As one of Spain’s old pueblo blancos
or white villages, Ronda is a two hour drive from Seville
. Established in the 9th century BC, those who came to the town never wanted to leave. There were, of course, the primitive dwellers, then the Romans came and later on, the Moors who inhabited the top of the cliff. By the 15th century, the latter had all been kicked out of the palace and the mosque they built, and finally driven out of the village when the Crusaders conquered the town taking control of the water supply at the bottom of the canyon. Needless to say, the town is famous for its dramatic location – perched on an inland plateau as well as being the cradle of modern bullfighting. With its beguiling whitewashed houses, Moorish and Roman antiquities and the lively patchwork of architectural wonders, it was easy to comprehend why the town of Ronda has been favored by romantics and artist for centuries.
I arrived in Ronda ninety two years after Hemingway first came. As it was my first trip, it seemed appropriate to take the scenic road which took me a half day’s drive from Seville; passing several towns on a journey through perilous craggy cliffs. At the mountain top, elements throw tantrums at you – with fog obscuring the way and rain waxing the road, yet without courage and discovery, the spirit withers.
As it was the first week of winter, there were few tourists when I strolled along Paseo de E. Hemingway. If it wasn’t for the weather, it can all be too crowded in this pedestrian walkway that runs between Ronda’s bullring, Plaza de Toros, and the busy square of Plaza de España, which overlooks El Tajo, the 300 foot deep canyon that splits the pueblos old and new district. Back in the days, one could see Hemingway moseying up and down the streets during his time in Ronda.
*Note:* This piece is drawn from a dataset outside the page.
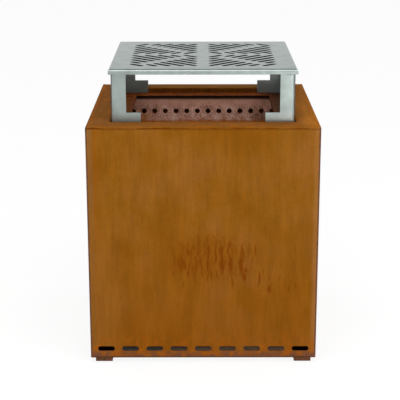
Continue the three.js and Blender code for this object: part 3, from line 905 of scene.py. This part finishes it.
def grate_solid():
    """The fire grate: a level plate with two rows of slots."""
    low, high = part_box("fire_grate")
    width = high.x - low.x
    field = width - 2 * GRATE_BEARING - GRATE_BAR
    reach = (field - GRATE_BAR) / 4 - GRATE_SLOT / 2
    centre = (field + GRATE_BAR) / 4
    count = int((field - GRATE_SLOT) / GRATE_PITCH) + 1
    slots = [slot_loop((x, y - reach), (x, y + reach), GRATE_SLOT)
             for x in row(count, GRATE_PITCH) for y in (-centre, centre)]
    return flat_sheet([square_loop(width, GRATE_CORNER), *slots], high.z, high.z - low.z)


def pan_solid(sizes):
    """The ash pan: a folded section carried round a square with round corners.

    Where the section has a depth, the square is smaller by it on every side and its corner radius is the
    pan's less the depth.
    """
    low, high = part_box("ash_pan")
    half, least_radius = (high.x - low.x) / 2, 0.05 * MM
    _, outer, inner = fold([(0, high.z - low.z), (0, 0), (half / 2, 0)], sizes.pan_sheet, PAN_CORNER)
    rings = []
    for depth, height in (*outer[::-1], *inner):
        loop = square_loop(2 * (half - depth), max(PAN_CORNER - depth, least_radius))
        rings.append(np.column_stack((loop, np.full(len(loop), low.z + height))))
    return tube(np.array(rings))


# Pieces of the cooking stand


def cooking_slots(sizes):
    """Slots of the cooking plate: four mirrored fields along the lines |x| + |y| = constant.

    A plain band along each field's diagonal divides every slot that is long enough to leave two.
    """
    half = width_of("cooking_plate") / 2
    width, pitch = sizes.cook_slot_width, sizes.cook_slot_pitch
    far = half - COOK_EDGE_MARGIN - width / 2
    inset_x, inset_y = [margin + width / 2 for margin in COOK_MIDDLE_MARGINS]
    band = (sizes.cook_band + width) / (2 * math.sqrt(2))
    middle = (inset_x + inset_y) / 2 + far
    count = int((2 * far - inset_x - inset_y - width) / (2 * pitch))
    slots = []
    for total in middle + pitch * np.arange(-count, count + 1):
        low, high = max(inset_x, total - far), min(far, total - inset_y)
        centre = (low + high) / 2
        divided = high - low > 2 * (band + width)
        for start, end in (((low, centre - band), (centre + band, high)) if divided else ((low, high),)):
            for sign_x, sign_y in ((-1, -1), (1, -1), (1, 1), (-1, 1)):
                slots.append(slot_loop((sign_x * start, sign_y * (total - start)),
                                       (sign_x * end, sign_y * (total - end)), width))
    return slots


def plate_solid(sizes):
    """The cooking plate: a slotted square whose edges are folded down and closed at the corners.

    On the flat pattern the larger of |x| and |y| is the running length of the section from the middle; every
    point moves along its own ray until that larger value is half the width less the section's depth.
    """
    low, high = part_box("cooking_plate")
    half = (high.x - low.x) / 2
    section = fold([(half, 0), (0, 0), (0, low.z - high.z)], sizes.sheet, sizes.plate_radius, 8)
    run = section[0]
    square = np.array(((-1, -1), (1, -1), (1, 1), (-1, 1)), float)
    rings = [np.vstack((square, square[:1])) * along for along in run[1:-1]]
    mitres = [np.vstack((corner * run[1], corner * run[-1])) for corner in square]
    flat, triangles = cut_sheet([square * run[-1], *cooking_slots(sizes)], [*rings, *mitres])
    along = np.abs(flat).max(axis=1)
    sides = []
    for side in read_section(section, along):
        scale = (half - side[:, 0]) / np.maximum(along, MM)
        sides.append(np.column_stack((flat * scale[:, None], side[:, 1] + high.z)))
    return thicken(*sides, triangles)


def leg_solid(sizes):
    """A leg: a flat pattern with two toes and round corners over them, folded once along its height."""
    low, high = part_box("stand_leg_front_left")
    height = high.z - low.z
    toe, wide, tall = sizes.toe_length, sizes.leg_width, sizes.toe_height
    section = fold([(0, toe), (0, 0), (toe, 0)], sizes.sheet, sizes.leg_radius)
    run = section[0]
    end = run[-1]
    outline = np.vstack((
        (0, 0), (end, 0), (end, tall),
        arc(end - wide + TOE_FILLET, tall + TOE_FILLET, TOE_FILLET, 3 * QUARTER_TURN, 2 * QUARTER_TURN, 6),
        (end - wide, height), (wide, height),
        arc(wide - TOE_FILLET, tall + TOE_FILLET, TOE_FILLET, 0, -QUARTER_TURN, 6),
        (0, tall),
    ))
    folds = [np.array(((along, 0), (along, height))) for along in run[1:-1]]
    flat, triangles = cut_sheet([outline], folds)
    sides = [np.column_stack((side[:, 0] + low.x, side[:, 1] + low.y, flat[:, 1] + low.z))
             for side in read_section(section, flat[:, 0])]
    return thicken(*sides, triangles)


def stand_weld_solid(sizes):
    """Fillet welds between a leg's top and the plate's underside, one along each side of the leg."""
    low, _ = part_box("stand_leg_front_left")
    inner = low.x + sizes.sheet
    level = top_of("cooking_plate") - sizes.sheet
    inset = 2 * MM
    near, far = inner + inset, low.x + sizes.leg_width - inset
    beads = []
    for path, out in (
        (((near, inner, level), (far, inner, level)), (0, DIAGONAL, -DIAGONAL)),
        (((inner, near, level), (inner, far, level)), (DIAGONAL, 0, -DIAGONAL)),
    ):
        way = np.subtract(path[1], path[0])
        across = np.cross(way / np.linalg.norm(way), out)
        beads.append(bead(path, across, out, sizes.bead_width, sizes.bead_height, *FILLET,
                          sizes.ripple_pitch))
    return together(beads)


# Operators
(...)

Late in the afternoon when the sun starts to turn back for the day, he will be in some bar or restaurant, immersed in a conversation with the locals and with travelers who were always fascinated by the old writers stories on local lore.
If one should imagine Hemingway’s life in Ronda, one must make an effort to come to terms with bullfighting. An amusement of theatrical display and an amalgamation of life’s suffering and glory, passion and death, and a kind of “horn-to-groin” sport.
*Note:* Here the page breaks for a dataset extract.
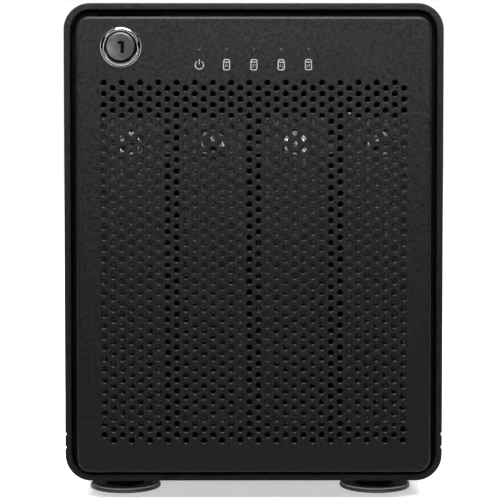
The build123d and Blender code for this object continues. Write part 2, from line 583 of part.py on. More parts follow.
with BuildPart() as lock_barrel:
    rod_y(LOCK_X, LOCK_Z, LOCK_FLANGE_RADIUS, (LOCK_FLANGE_FRONT, DOOR_FRONT - 0.02))
    chamfer(lock_barrel.faces().sort_by(Axis.Y)[0].edges(), 0.6)
    rod_y(LOCK_X, LOCK_Z, LOCK_BARREL_RADIUS, (DOOR_FRONT - 0.02, LOCK_REAR))
    rod_y(LOCK_X, LOCK_Z, LOCK_BORE + 0.05, (LOCK_FLANGE_FRONT, LOCK_REAR), Mode.SUBTRACT)
save(lock_barrel, "lock_barrel")

with BuildPart() as lock_nut:
    with BuildSketch(facing(DOOR_REAR + 0.02)):
        with Locations((LOCK_X, LOCK_Z)):
            RegularPolygon(8.3, 6)
            Circle(LOCK_BARREL_RADIUS + 0.03, mode=Mode.SUBTRACT)
    extrude(amount=-2.5)
save(lock_nut, "lock_nut")

KEYWAY = ((0.05, -2.3), (1.3, -2.3), (1.3, 1.9), (-0.9, 1.9), (-0.9, 0.9), (0.05, 0.9))
with BuildPart() as lock_plug:
    rod_y(LOCK_X, LOCK_Z, LOCK_BORE, (LOCK_FACE, CAM_FRONT - 0.02))
    chamfer(lock_plug.faces().sort_by(Axis.Y)[0].edges(), 0.4)
    with BuildSketch(facing(LOCK_FACE)):
        with BuildLine():
            Polyline(*[(LOCK_X + x, LOCK_Z + z) for x, z in KEYWAY], close=True)
        make_face()
    extrude(amount=-9, mode=Mode.SUBTRACT)
    box((LOCK_X - 2.2, LOCK_X + 2.2), (CAM_FRONT - 0.02, CAM_FRONT + CAM_THICKNESS), (LOCK_Z - 2.2, LOCK_Z + 2.2))
save(lock_plug, "lock_plug")

with BuildPart() as lock_cam:
    with BuildSketch(facing(CAM_FRONT)):
        with Locations((LOCK_X, LOCK_Z)):
            Circle(5.4)
        with Locations((LOCK_X, LOCK_Z + CAM_REACH / 2)):
            Rectangle(7.6, CAM_REACH)
        with Locations((LOCK_X, LOCK_Z)):
            Rectangle(4.44, 4.44, mode=Mode.SUBTRACT)
    extrude(amount=-CAM_THICKNESS)
save(lock_cam, "lock_cam")

with BuildPart() as cam_screw:
    rod_y(LOCK_X, LOCK_Z, 3.4, (CAM_FRONT + CAM_THICKNESS + 0.02, CAM_FRONT + CAM_THICKNESS + 2.0))
save(cam_screw, "cam_screw")

# ================================================================ trays, drives and their screws
# a tray face is perforated on the door's grid, half a step lower, so its web shows behind the door's holes
for bay, bay_x in enumerate(BAYS, 1):
    first = round(bay_x / HOLE_PITCH + (HOLE_COLUMNS - TRAY_HOLE_COLUMNS) / 2)
    tray_holes = [((column - (HOLE_COLUMNS - 1) / 2) * HOLE_PITCH, TOP_ROW - row * ROW_PITCH)
                  for column in range(first, first + TRAY_HOLE_COLUMNS)
                  for row in range(TRAY_HOLE_ROWS[0] + column % 2, TRAY_HOLE_ROWS[1], 2)]
    with BuildPart() as tray:
        with BuildSketch(facing(FLANGE_FRONT)):
            with Locations((bay_x, (FLANGE_BOTTOM + FLANGE_TOP) / 2)):
                RectangleRounded(FLANGE_WIDTH, FLANGE_TOP - FLANGE_BOTTOM, 1.2)
            with Locations(*tray_holes):
                Circle(HOLE_RADIUS, mode=Mode.SUBTRACT)
            with Locations((bay_x, THUMB_Z)):
                Circle(1.8, mode=Mode.SUBTRACT)
        extrude(amount=-SHEET)
        rod_y(bay_x, THUMB_Z, THUMB_RADIUS + 0.6, (FLANGE_FRONT, FLANGE_FRONT + THUMB_RECESS), Mode.SUBTRACT)
        for side in (-1, 1):
            edge = bay_x + side * FLANGE_WIDTH / 2
            box(sorted((edge, edge - side)), (FLANGE_FRONT + SHEET, WEB_FRONT + SHEET), (FLANGE_BOTTOM, 121.8))
        box((bay_x - FLANGE_WIDTH / 2, bay_x + FLANGE_WIDTH / 2), (WEB_FRONT, WEB_FRONT + SHEET), (40.0, 121.8))
        box((bay_x - STRIP_HALF, bay_x + STRIP_HALF), (WEB_FRONT, WEB_FRONT + SHEET), (18.4, 123.2))
        with Locations((bay_x, WEB_FRONT, 70)):
            Box(12, 6, 70, mode=Mode.SUBTRACT)
        for strip in ((18.4, 19.6), (122.0, 123.2)):
            box((bay_x - STRIP_HALF, bay_x + STRIP_HALF), (WEB_FRONT, 45.0), strip)
            for screw_y in DRIVE_SCREW_Y:
                rod_z(bay_x, screw_y, 1.7, strip, Mode.SUBTRACT)
    save(tray, f"tray_{bay}")

    with BuildPart() as drive:
        box((bay_x - DRIVE_THICKNESS / 2, bay_x + DRIVE_THICKNESS / 2), (DRIVE_FRONT, DRIVE_REAR),
            (DRIVE_BOTTOM, DRIVE_TOP))
        fillet(drive.edges().filter_by(Axis.X), 2)
        box((bay_x - 2.6, bay_x + 2.6), (DRIVE_REAR - 4, DRIVE_REAR), (31.0, 72.0), Mode.SUBTRACT)
        for screw_y in DRIVE_SCREW_Y:
            rod_z(bay_x, screw_y, 1.6, (DRIVE_BOTTOM, DRIVE_BOTTOM + 5), Mode.SUBTRACT)
            rod_z(bay_x, screw_y, 1.6, (DRIVE_TOP - 5, DRIVE_TOP), Mode.SUBTRACT)
    save(drive, f"drive_{bay}")

    with BuildPart() as drive_screws:
        for screw_y in DRIVE_SCREW_Y:
            rod_z(bay_x, screw_y, 1.55, (18.5, DRIVE_BOTTOM + 4))
            rod_z(bay_x, screw_y, 1.55, (DRIVE_TOP - 4, 123.1))
    save(drive_screws, f"drive_screws_{bay}")

    with BuildPart() as thumbscrew:
        rod_y(bay_x, THUMB_Z, THUMB_RADIUS, (THUMB_FRONT, FLANGE_FRONT + THUMB_RECESS - 0.05))
        chamfer(thumbscrew.faces().sort_by(Axis.Y)[0].edges(), 0.5)
        box((bay_x - 4.0, bay_x + 4.0), (THUMB_FRONT, THUMB_FRONT + 0.7),
            (THUMB_Z - 0.5, THUMB_Z + 0.5), Mode.SUBTRACT)
        rod_y(bay_x, THUMB_Z, 1.7, (FLANGE_FRONT + THUMB_RECESS - 0.05, RAIL_REAR + 3.0))
    save(thumbscrew, f"thumbscrew_{bay}")
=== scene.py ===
"""Looks of the four-bay drive enclosure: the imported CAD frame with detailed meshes, materials and light.

Metres in the frame's axes: Z up, the front faces -Y. Local sizes are written in millimetres times MM.
"""

import math

import bmesh
import bpy
from mathutils import Matrix, Vector


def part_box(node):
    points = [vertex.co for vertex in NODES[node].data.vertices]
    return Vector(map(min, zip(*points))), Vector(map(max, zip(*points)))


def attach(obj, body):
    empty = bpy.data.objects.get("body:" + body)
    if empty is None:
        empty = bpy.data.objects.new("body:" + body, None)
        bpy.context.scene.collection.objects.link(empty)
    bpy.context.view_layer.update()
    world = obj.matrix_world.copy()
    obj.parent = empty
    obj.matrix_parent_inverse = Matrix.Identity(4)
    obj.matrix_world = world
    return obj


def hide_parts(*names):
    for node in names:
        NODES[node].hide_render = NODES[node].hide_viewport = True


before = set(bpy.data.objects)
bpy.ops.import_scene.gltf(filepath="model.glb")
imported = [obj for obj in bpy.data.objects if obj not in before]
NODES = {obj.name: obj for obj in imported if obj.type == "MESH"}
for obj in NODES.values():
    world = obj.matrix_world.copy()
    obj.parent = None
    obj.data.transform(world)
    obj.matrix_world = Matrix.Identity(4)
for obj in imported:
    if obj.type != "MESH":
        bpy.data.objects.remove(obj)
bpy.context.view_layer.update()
MM = 0.001
BAYS = range(1, 5)


# ---------------------------------------------------------------- frame measures
def span(node, axis):
    """Lowest and highest value of a CAD node along an axis, 0 for X, 1 for Y, 2 for Z."""
    low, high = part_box(node)
    return low[axis], high[axis]


def middle(node):
    """Centre of a CAD node's box."""
    low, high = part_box(node)
    return (Vector(low) + Vector(high)) / 2


# ---------------------------------------------------------------- material helpers
NOISE_LOW = 0.3
NOISE_HIGH = 0.7
FINE_BUMP = 0.35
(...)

That night at the Hotel La Fuente de la Higuera,
a former 18th century olive mill that magnificently dwells on a hillside not far from Ronda, I dreamt of my first bullfight. Between the heat and the raving crowds, it was all too dizzying. My heart skipping a beat, I fixed my gaze on the torero. A faint zephyr blows his red cape as he struts toward the panting and now powerless beast in the center of the ring – a blinding sword in hand, a bull’s ear drenched in blood sprinting towards me…I arose from my bed panting the like bull in my dream; opened the windows of my room letting the chilly breeze transport me back to reality. Bullfighting is synonymous to animal cruelty, but to fathom Spain’s national sport in any real way, I attempted to understand what los toros
mean to the Spaniards. Hemingway may have expressed it differently in his book Death in the Afternoon, when he said “There are some things which cannot be learned quickly, and time, which is all we have, must be paid heavily for their acquiring. They are the very simplest things and because it takes a man’s life to know them the little new that each man gets from life is very costly and the only heritage he has to leave”
The next day, I decided to idle half of the day away at the hotel. I didn’t mind that the bathtub was made of copper and some furniture doesn’t match up perfectly – another reason why the room felt relaxed and somehow effortless. A walk in the patio, I could see the Andalusian landscape unfolding, with views of Ronda and the nearby craggy terrain all humpbacked in a poetic manner. The fast moving clouds seemed to smear the scenery, but a glimpse at the olive tress dampened by last night’s rain gave an invigorated feeling. It seems the place speaks out to you, urging one’s consciousness toward a new resolve.
I drove back to Ronda that afternoon. But I didn’t come for the bullfight. Instead, I decided to appreciate Ronda by letting my feet take me, with no plans in mind of where to go next. Finding myself at the main square in Plaza de España on a cloudy day, I had another glimpse of the plunging El Tajo canyon. Not far from where I was standing, the bells at the nearby 15th century Holy Spirit church tolled frantically.
Passing a few tourists in the Puento Nuevo, the bridge that patches together the two sides of town, I continued until I reached the old quarters. Getting away from the busy lane, it was a great feeling to be absorbed in one’s way of sightseeing. How close can you get to Ronda’s soul when you hear the noise of everyday life – a dog barking on a grilled window from inside the house, a creaking sound of the church’s large wooden doors opened, a couple arguing from a distance, kids waking up from a siesta and the trotting sound of an approaching horse carriage. Before heading back, I descended into the canyon going down 365 steps. The serene river, the Moorish ruins and the cliff serving as the backdrop – Ronda is not just about seeing your first bullfight or spend one’s honeymoon or even by bolting with Hemingway’s words, it’s by feeling a whole new sense of discovery and climbing back to the top is where one should likely to begin.